Delegates at a recent News Corp summit in Carmel, California, were told that different parts of the media conglomerate needed to start talking more to each other to find more ways of collaborating online.
The summit also focused on identifying which of the group's existing news and sports brands - which range from the Fox TV channels in the US to The Sun and The Times in the UK - could best be used on News Corp's new online platforms.
A further priority was to ensure that different divisions were using technology that was compatible across the company, according to one person who attended.
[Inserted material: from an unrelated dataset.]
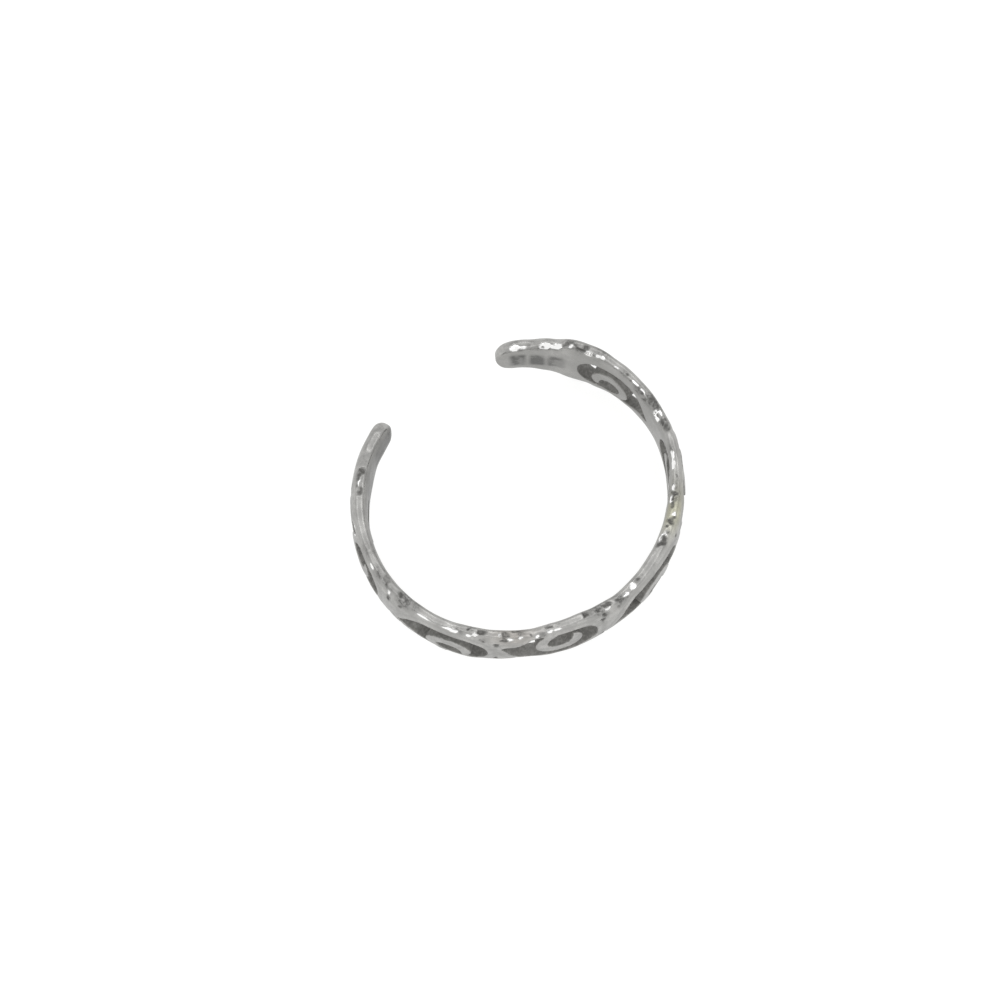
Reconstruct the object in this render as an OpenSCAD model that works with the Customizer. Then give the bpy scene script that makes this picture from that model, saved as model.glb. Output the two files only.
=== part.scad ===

Neither James Murdoch, his younger son who was in charge of the group's internet strategy before becoming chief executive of British Sky Broadcasting, nor his older brother Lachlan, who resigned from his executive duties in July, attended the summit.
Mr Murdoch also invited outside speakers including George Gilder, author of a technology investment newsletter called The Gilder Report, and representatives of Kleiner Perkins Canfield & Byers, a Silicon Valley venture capital group.
The summit, the second in seven months to address News Corp's internet strategy, follows Mr Murdoch's speech to the American Society of Newspaper Editors in April, in which he said that digital technology was driving "a revolution in the way in which young people are accessing news" which would require "a transformation of the way we think about our product".
Since then, News Corp has formed a new online division, Fox Interactive Media. It has announced the $580m acquisition of Inter-mix Media, which operates a social networking site called My-Space.com; bid $60m for Scout Media, which publishes sports websites; and lately unveiled a $650m takeover of IGN Entertainment, an internet video game information company.